Friedrich Karl Vollmer (14 November 1867, in Fingscheid, now part of Wuppertal – 21 September 1923, in Farchant) was a German classical philologist who specialized in Latin studies.

Vollmer studied classical philology at the University of Bonn and the Friedrich Wilhelm University of Berlin, receiving his doctorate in 1892. After graduation, he worked as a gymnasium teacher in Düsseldorf and Bonn and, in 1895, was named director of the German School in Brussels. In 1899, he relocated to Munich, where he was appointed head of the Thesaurus Linguae Latinae, a project that was initiated by Eduard Wölfflin. In 1905, he became a full professor of classical philology at the Ludwig-Maximilians-Universität München and, during the following year, a member of the Bavarian Academy of Sciences and Humanities.

== Selected works ==
- Das Nibelungenlied erläutert und gewürdigt, 1894 - The Nibelungenlied explained and appreciated.
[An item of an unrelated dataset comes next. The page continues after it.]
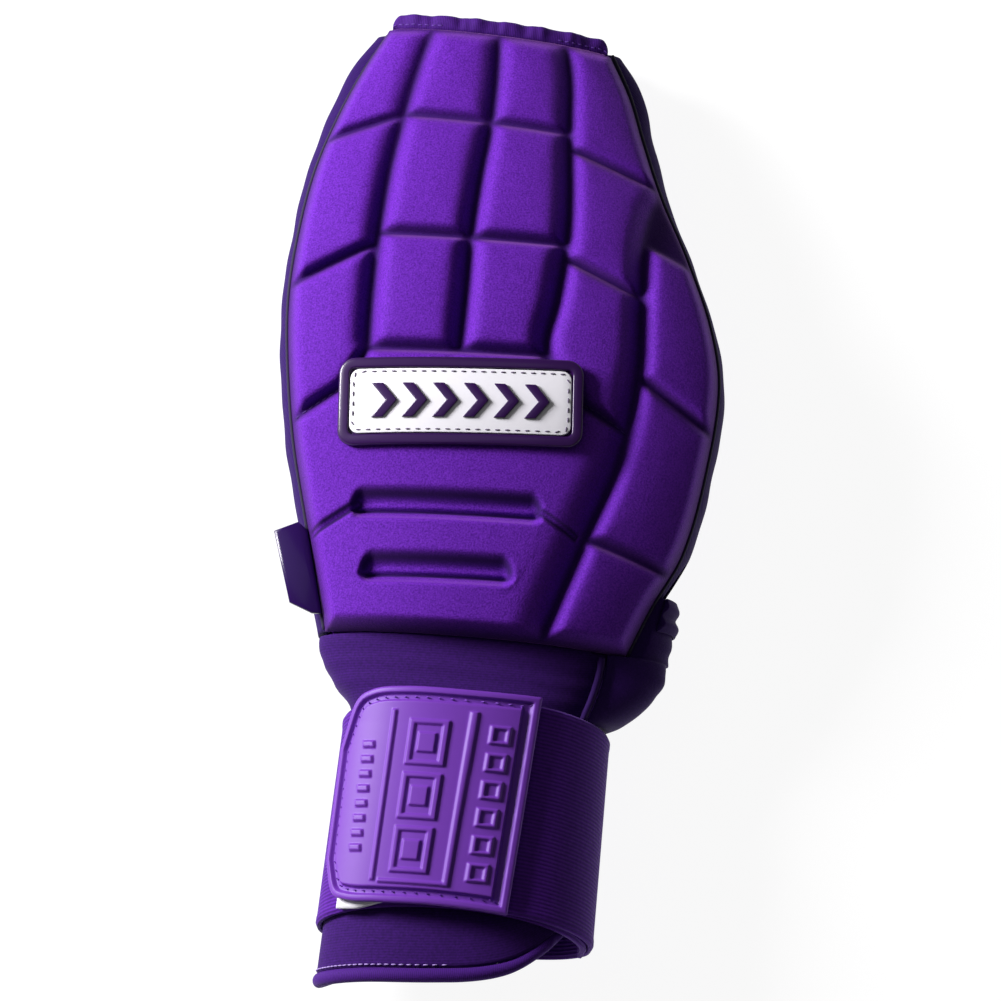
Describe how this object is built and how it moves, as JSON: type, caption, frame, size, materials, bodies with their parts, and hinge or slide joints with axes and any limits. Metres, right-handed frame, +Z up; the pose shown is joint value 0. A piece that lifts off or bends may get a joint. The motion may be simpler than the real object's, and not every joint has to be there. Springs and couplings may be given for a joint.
{
  "type": "sliding mitt",
  "caption": "Padded sliding mitt: segmented back pad, palm pad, hollow for the hand, knit cuff and wrist strap.",
  "frame": {"origin": "under the middle of the whole mitt, on the surface that its palm side lies on", "axes": "+Y runs from the wrist towards the fingertips, +X towards the thumb side, +Z up out of the back of the hand"},
  "size_m": [0.1444, 0.3198, 0.0643],
  "materials": {
    "pad_fabric": "moulded stretch fabric over foam, fine grain, soft sheen",
    "side_fabric": "darker twill stretch fabric",
    "cuff_knit": "neoprene-backed knit with fine rows",
    "stretch_knit": "smooth stretch knit",
    "binding": "folded edge binding with stitches",
    "strap_web": "ribbed elastic webbing",
    "patch_rubber": "satin moulded rubber",
    "badge_gloss": "dark glossy moulded plastic",
    "badge_plate": "white satin plate with an edge stitch",
    "tag_gloss": "glossy moulded tag with a paler edge",
    "hook_tape": "white hook tape"
  },
  "bodies": {
    "root": {"back_pad": "pad_fabric", "palm_pad": "pad_fabric", "gusset_left": "side_fabric", "gusset_right": "side_fabric", "tip_hem_back": "side_fabric", "tip_hem_palm": "side_fabric", "badge_frame": "badge_gloss", "badge_plate": "badge_plate", "side_tag": "tag_gloss", "cuff": "cuff_knit", "cuff_binding": "binding", "thumb_gusset": "stretch_knit", "thumb_hem": "stretch_knit", "thumb_piping": "binding", "wrist_strap": "strap_web", "strap_patch": "patch_rubber", "hook_pad": "hook_tape"}
  },
  "joints": []
}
- Goethes Egmont, 1895 - Goethe's Egmont.
- P. Papinii Statii Silvarum libri, 1898 - edition of Publius Papinius Statius.
- Goethes Torquato Tasso, 1899 - Goethe's Torquato Tasso.
- Fl. Merobaudis reliquiae. Blossii Aemilii Dracontii Carmina. Eugenii Toletani episcopi Carmina et epistulae, 1905 (Flavius Merobaudes, Dracontius, Eugenius of Toledo In: Monumenta Germaniae Historica: Auctores antiquissimi XIV).
- Q. Horati Flacci Carmina, 1907-12 - editions of Horace.
- Poetae latini minores, 1910ff. (after Emil Baehrens'intervm recensvit).
- Inscriptiones Baivariae Romanae sive inscriptiones Prov. Raetiae adiectis aliquot Noricis Italicisque, 1915.
- Quinti Sereni Liber medicinalis, 1916 (Serenus Sammonicus In: Corpus Medicorum Latinorum II).
- Römische Metrik, 1923 In: Alfred Gercke, Eduard Norden: Einleitung in die Altertumswissenschaft - Roman metrics.